Tuesday, June 1, 2010

Finding what you are looking for, and what you aren't


The Badlands hold a special place in my heart. 5 years ago, in my first trip to the American west, the Badlands were the gateway to the other side of this country. The first in a string of true open spaces, where the land is almost desert. Though this place is largely inhospitable to us, treasures of life are to be discovered if you only know where to look, or if you are ready to look without a particular destination or goal in mind.


In a dried river bed, I almost stepped on this nest. The nest did not look abandoned, but I saw no parents land while I was in the vicinity. I will soon confirm with our bird expert on the species that these eggs belonged to.


The Badlands were once an ocean bottom, and here fossils can be found almost anywhere, from petrified trees to actual bone fragments. The dark matter littering the ground was a glassy layer of matter that crumpled at the feet, and broke with a crisp volcanic sound. Walking across these beds turned my curiosity into discovery, giving my walk a sense of timelessness.

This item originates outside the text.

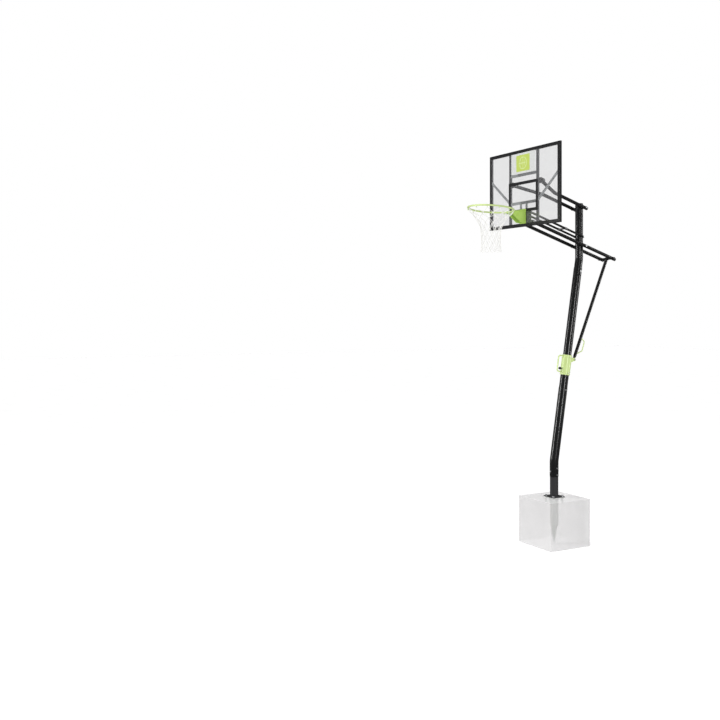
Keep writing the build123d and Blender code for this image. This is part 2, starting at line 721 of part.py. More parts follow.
# ---------------------------------------------------------------- backboard
def sheet_screw_places():
    edge = FRAME_FACE / 2
    rows = [(x, z) for x in SCREW_COLUMNS_X for z in (BOARD_BOTTOM + edge, BOARD_TOP - edge)]
    columns = [(x, z) for x in (-HALF_W + edge, HALF_W - edge) for z in SCREW_ROWS_Z]
    return rows + columns


def rim_bolt_places():
    return [(x, z) for x in RIM_BOLTS_X for z in RIM_BOLTS_Z]


def frame_bar(name, outline):
    bar = extrude_y(outline, FRAME_FRONT, FRAME_REAR)
    for x, z in sheet_screw_places():
        bar -= rod((x, FRAME_FRONT - 1, z), (x, FRAME_FRONT + SCREW_GRIP + 2, z), SCREW_R + SCREW_GAP)
    save(name, bar)


def make_frame():
    left, right, low, high = -HALF_W, HALF_W, BOARD_BOTTOM, BOARD_TOP
    f = FRAME_FACE
    frame_bar("frame_top", [(left, high), (right, high), (right - f, high - f), (left + f, high - f)])
    frame_bar("frame_bottom", [(left, low), (right, low), (right - f, low + f), (left + f, low + f)])
    frame_bar("frame_left", [(left, low), (left, high), (left + f, high - f), (left + f, low + f)])
    frame_bar("frame_right", [(right, low), (right, high), (right - f, high - f), (right - f, low + f)])
    half = BAR_FACE / 2
    near, far = UPRIGHT_X - half, UPRIGHT_X + half
    upright = block(near, far, FRAME_FRONT, BAR_REAR, low + f, high - f)
    save("rear_upright_right", upright)
    save("rear_upright_left", mirrored(upright))
    levels = UPPER_CROSSBAR_Z, LOWER_CROSSBAR_Z
    bars = [block(-near, near, FRAME_FRONT, BAR_REAR, z - half, z + half) for z in levels]
    save("rear_crossbars", *bars)
    tall = DIAGONAL_HEIGHT / 2
    outline = [
        (far, DIAGONAL_LOW_Z - tall),
        (HALF_W - f, DIAGONAL_TOP_Z - tall),
        (HALF_W - f, DIAGONAL_TOP_Z + tall),
        (far, DIAGONAL_LOW_Z + tall),
    ]
    diagonal = extrude_y(outline, FRAME_FRONT, FRAME_FRONT + DIAGONAL_DEPTH)
    save("diagonal_braces", *both_sides(diagonal))


def make_sheet():
    inset, corner = 2, 4
    side = HALF_W - inset
    sheet = block(-side, side, BOARD_FRONT, FRAME_FRONT, BOARD_BOTTOM + inset, BOARD_TOP - inset)
    sheet = fillet(sheet.edges().filter_by(Axis.Y), corner)
    screws = []
    for x, z in sheet_screw_places():
        sheet -= rod((x, BOARD_FRONT - 1, z), (x, FRAME_FRONT + 1, z), SCREW_R + 3 * SCREW_GAP)
        head = rod((x, BOARD_FRONT, z), (x, BOARD_FRONT - SCREW_HEAD_T, z), SCREW_HEAD_R)
        head = fillet(head.edges().group_by(Axis.Y)[0], SCREW_HEAD_T * 0.75)
        screws.append(head + rod((x, BOARD_FRONT, z), (x, FRAME_FRONT + SCREW_GRIP, z), SCREW_R))
    for x, z in rim_bolt_places():
        sheet -= rod((x, BOARD_FRONT - 1, z), (x, FRAME_FRONT + 1, z), INNER_BOLT_R + FIT_GAP)
    save("backboard_sheet", sheet)
    save("board_screws", *screws)


def make_carrier():
    """The steel channel behind the board that holds the rim and the lower arms."""
    low_z = BOARD_BOTTOM + FRAME_FACE + 2
    top_z = INNER_PIVOT_Z + ARM_RISE + CARRIER_OVER
    lower_z, inner_z = LOWER_PIVOT_Z + ARM_RISE, INNER_PIVOT_Z + ARM_RISE
    plate_rear = FRAME_FRONT + CARRIER_T
    carrier = block(-CARRIER_HALF_W, CARRIER_HALF_W, FRAME_FRONT, plate_rear, low_z, top_z)
    rear = FRONT_PIVOT_Y + CHEEK_REAR
    foot = lower_z - CHEEK_REAR - 2
    outline = [
        (plate_rear - 1, low_z),
        (FRAME_REAR + 1, low_z),
        (FRAME_REAR + 1, foot),
        (rear, foot),
        (rear, top_z - 8),
        (plate_rear + 30, top_z),
        (plate_rear - 1, top_z),
    ]
    outside = CHEEK_X + CARRIER_T
    cheek = extrude_x(outline, CHEEK_X, outside)
    carrier = carrier + cheek + mirrored(cheek)
    for z, radius in ((lower_z, PIVOT_R), (inner_z, INNER_BOLT_R)):
        carrier -= x_rod(FRONT_PIVOT_Y, z, -outside - 1, outside + 1, radius + FIT_GAP)
    for x, z in rim_bolt_places():
        carrier -= rod((x, FRAME_FRONT - 1, z), (x, plate_rear + 1, z), INNER_BOLT_R + FIT_GAP)
    upright = block(
        *CARRIER_UPRIGHT_X,
        FRAME_FRONT,
        FRAME_FRONT + CARRIER_UPRIGHT_DEPTH,
        top_z,
        LOWER_CROSSBAR_Z - BAR_FACE / 2,
    )
    spacers = [
        pivot_spacer(FRONT_PIVOT_Y, lower_z, outside, ARM_X - BOSS_HALF, PIVOT_R),
        pivot_spacer(FRONT_PIVOT_Y, inner_z, outside, INNER_X - INNER_BOSS_HALF, INNER_BOLT_R),
    ]
    save("ring_carrier", carrier)
    save("carrier_uprights", *both_sides(upright))
    save("carrier_spacers", *both_sides(*spacers))
    lower_reach, inner_reach = ARM_X + BOSS_HALF + SIDE_GAP, INNER_X + INNER_BOSS_HALF + SIDE_GAP
    low_bolt, low_nut = cross_bolt(FRONT_PIVOT_Y, lower_z, lower_reach, PIVOT_R)
    in_bolt, in_nut = cross_bolt(FRONT_PIVOT_Y, inner_z, inner_reach, INNER_BOLT_R)
    return [low_bolt, in_bolt], [low_nut, in_nut]


def make_upper_brackets():
    """Forked brackets on the rear uprights, which hold the upper arms, and their pivot bolts."""
    y, z = FRONT_PIVOT_Y, UPPER_PIVOT_Z + ARM_RISE
    near, far = SPLAY_X - BRACKET_HALF_GAP, SPLAY_X + BRACKET_HALF_GAP
    root, tall = BAR_REAR + BRACKET_BASE_T, BRACKET_HALF_H
    upper_edge = [(root - 1, tall), (y - 2, 20), (y + 14, 14), (y + 18, 0)]
    lower_edge = [(edge_y, -height) for edge_y, height in upper_edge[-2::-1]]
    outline = [(edge_y, z + height) for edge_y, height in upper_edge + lower_edge]
    bracket = block(near - BRACKET_T, far + BRACKET_T, BAR_REAR, root, z - tall, z + tall)
    bracket += extrude_x(outline, near - BRACKET_T, near)
    bracket += extrude_x(outline, far, far + BRACKET_T)
    bracket -= x_rod(y, z, near - BRACKET_T - 1, far + BRACKET_T + 1, PIVOT_R + FIT_GAP)
    save("upper_arm_brackets", *both_sides(bracket))
    reach = BRACKET_HALF_GAP + BRACKET_T + FIT_GAP
    side_bolt, side_nut = cross_bolt(y, z, reach, PIVOT_R, SPLAY_X)
    return both_sides(side_bolt), both_sides(side_nut)


# ---------------------------------------------------------------- rim and net
def ring_torus(radius):
    return RIM_PLANE.location * Torus(RING_R, radius)


def rim_bracket():
    """A back plate, two gussets and a top plate, shaped to the tilted ring they are welded to."""
    back_y = BOARD_FRONT - RIM_PLATE_T
    root = back_y + 1
    high = RIM_PLATE_HIGH - 8
    tilt = math.radians(RIM_TILT)
    tip_y = RIM_Y + RING_R * math.cos(tilt) - 4
    tip_z = RIM_Z - RING_R * math.sin(tilt)
    half = RIM_PLATE_HALF_W
    back = block(-half, half, back_y, BOARD_FRONT, RIM_PLATE_LOW, RIM_PLATE_HIGH)
    bracket = fillet(back.edges().filter_by(Axis.Y), 8)
    side = [
        (root, RIM_PLATE_LOW + 6),
        (BOARD_FRONT - 62, RIM_PLATE_LOW + 10),
        (tip_y + 20, tip_z - 22),
        (tip_y, tip_z - 12),
        (tip_y, tip_z + ROD_R),
        (root, high),
    ]
    gusset = extrude_x(side, RIM_GUSSET_X, RIM_GUSSET_X + RIM_GUSSET_T)
    low_edge = [(root, high - RIM_GUSSET_T), (tip_y, tip_z + ROD_R - RIM_GUSSET_T)]
    top = extrude_x([(root, high), *low_edge, (tip_y, tip_z + ROD_R)], -RIM_GUSSET_X, RIM_GUSSET_X)
    bracket = bracket + gusset + mirrored(gusset) + top - ring_torus(ROD_R)
    for x, z in rim_bolt_places():
        bracket -= rod((x, back_y - 1, z), (x, BOARD_FRONT + 1, z), INNER_BOLT_R + FIT_GAP)
    return bracket


def make_rim():
    """The ring and its bracket; returns the bolts and nuts that hold it to the carrier."""
    seat = FRAME_FRONT + CARRIER_T
    back_y = BOARD_FRONT - RIM_PLATE_T
    bolts, nuts = [], []
    for x, z in rim_bolt_places():
        bolts.append(bolt((x, back_y, z), (x, seat + RIM_BOLT_OVER, z), INNER_BOLT_R))
        nuts.append(nut((x, seat, z), (0, 1, 0), INNER_BOLT_R))
    save("rim_ring", ring_torus(ROD_R))
    save("rim_bracket", rim_bracket())
    return bolts, nuts


def make_hooks():
    """Closed wire eyes under the ring, which carry the net."""
    drop = ROD_R + FIT_GAP + HOOK_R + HOOK_WIRE_R
    eyes = []
    for index in range(HOOKS):
        eye = Pos(RING_R, 0, -drop) * Rot(90, 0, 0) * Torus(HOOK_R, HOOK_WIRE_R)
        eyes.append(RIM_PLANE.location * (Rot(0, 0, 360 / HOOKS * (index + 0.5)) * eye))
    save("net_hooks", *eyes)


def net_level(radius, drop):
    """Corners of the net at one level: they hang straight below the tilted ring."""
    corners = []
    lean = math.sin(math.radians(RIM_TILT)) * radius
    follow = 1 - (drop - NET_TOP_DROP) / (NET_FOOT_DROP - NET_TOP_DROP)
    for index in range(NET_PANELS):
        angle = 2 * math.pi * (index + 0.5) / NET_PANELS
        x, y = radius * math.cos(angle), radius * math.sin(angle)
        z = RIM_Z - drop - lean * math.sin(angle) * follow
        corners.append(Vector(x, RIM_Y + y, z))
    return corners


def net_panel(a, b, c, d):
    """A thin four-sided panel, drawn in a little so that it stays clear of its neighbours."""
    centre = (a + b + c + d) * 0.25
    corners = [p + (centre - p).normalized() * NET_SEAM for p in (a, b, c, d)]
    normal = (corners[1] - corners[0]).cross(corners[3] - corners[0]).normalized()
    plane = Plane(origin=centre, x_dir=corners[1] - corners[0], z_dir=normal)
    flat = [plane.to_local_coords(p) for p in corners]
    outline = make_face(Polyline(*[(p.X, p.Y) for p in flat], close=True))
    return extrude(plane * outline, NET_T / 2, both=True)


def make_net():
    levels = [
        net_level(NET_TOP_R, NET_TOP_DROP),
        net_level(NET_WAIST_R, NET_WAIST_DROP),
        net_level(NET_FOOT_R, NET_FOOT_DROP),
    ]
    panels = []
    for upper, lower in zip(levels, levels[1:]):
        for index in range(NET_PANELS):
            other = (index + 1) % NET_PANELS
            panels.append(net_panel(upper[index], upper[other], lower[other], lower[index]))
    save("net", *panels)


# ---------------------------------------------------------------- the whole hoop
def main():
    make_foundation()
    make_post_fasteners(*make_post())
    make_lower_arms()
    make_upper_arms()
    make_inner_arms()
    make_strut()
    make_collar()
    make_sheet()
    make_frame()
    fasteners = make_carrier(), make_upper_brackets(), make_rim()
    save("board_bolts", *(item for bolts, _ in fasteners for item in bolts))
    save("board_nuts", *(item for _, nuts in fasteners for item in nuts))
    make_hooks()
    make_net()


main()
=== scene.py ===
"""The basketball hoop's finishes, board print, net, weld seams, light and camera."""

import json
import math

import bpy
import bmesh
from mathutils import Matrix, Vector


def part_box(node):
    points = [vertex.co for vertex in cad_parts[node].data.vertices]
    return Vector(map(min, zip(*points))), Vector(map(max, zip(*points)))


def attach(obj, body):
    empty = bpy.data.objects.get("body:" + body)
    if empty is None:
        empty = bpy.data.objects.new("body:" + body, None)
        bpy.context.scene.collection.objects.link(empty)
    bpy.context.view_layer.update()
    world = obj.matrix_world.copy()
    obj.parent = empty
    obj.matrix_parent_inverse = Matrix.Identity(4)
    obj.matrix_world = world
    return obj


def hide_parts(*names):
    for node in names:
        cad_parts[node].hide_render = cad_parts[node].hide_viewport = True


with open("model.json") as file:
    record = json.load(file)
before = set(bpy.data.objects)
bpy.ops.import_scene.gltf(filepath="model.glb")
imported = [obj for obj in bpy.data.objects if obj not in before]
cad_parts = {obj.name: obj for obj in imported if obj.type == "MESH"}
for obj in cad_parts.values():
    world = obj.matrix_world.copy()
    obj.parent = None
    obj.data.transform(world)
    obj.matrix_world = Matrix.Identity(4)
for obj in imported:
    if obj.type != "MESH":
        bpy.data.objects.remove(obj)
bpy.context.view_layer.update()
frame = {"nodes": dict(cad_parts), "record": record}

# ---------------------------------------------------------------- places from the frame
sheet_low, sheet_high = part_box("backboard_sheet")
block_low, block_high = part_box("foundation_block")
ring_low, ring_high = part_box("rim_ring")
axle_low, axle_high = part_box("rear_axle")
upright_low, upright_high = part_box("rear_upright_right")
bottom_low, bottom_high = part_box("frame_bottom")
crossbars_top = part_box("rear_crossbars")[1].z
stub_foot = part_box("post_stub")[0].z
ring_centre = Vector((0, (ring_low.y + ring_high.y) / 2, (ring_low.z + ring_high.z) / 2))

# ---------------------------------------------------------------- sizes of the CAD parts, in metres
# the ring, its hooks and its bracket
RING_R, ROD_R = 0.234, 0.009
RING_TILT = math.radians(5)
HOOKS = 12
FIRST_HOOK = math.radians(15)
HOOK_DROP, HOOK_R, HOOK_WIRE_R = 0.0172, 0.006, 0.002
GUSSET_FACES_X = (0.033, 0.038)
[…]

With a sense of awe and marvel, I stooped at a pile of fragmented fossils to discover two pieces that when rejoined, perhaps for the first time in ages, created a ball and socket joint. The urge to pocket these parts came strong for a moment, but the rush of wonder and discovery were enough to take home without a physical keepsake. If you step off route 44 at the southern edge of the park, west of Interior (this a town name), you may find small moments of history like these.


This car was not found in the Stronghold district of the park, but serves as a reminder to modern human presence in such areas of the country. When the land is forgotten, misused or unused, relics of another past remain to tell stories of man's presence within the most secluded nature we have left.


It is almost unfortunate that these desert bighorn sheep let me get so close. It made for one of the best wildlife photos I have ever taken, yet wouldn't have happened without these animals being so accustomed to people.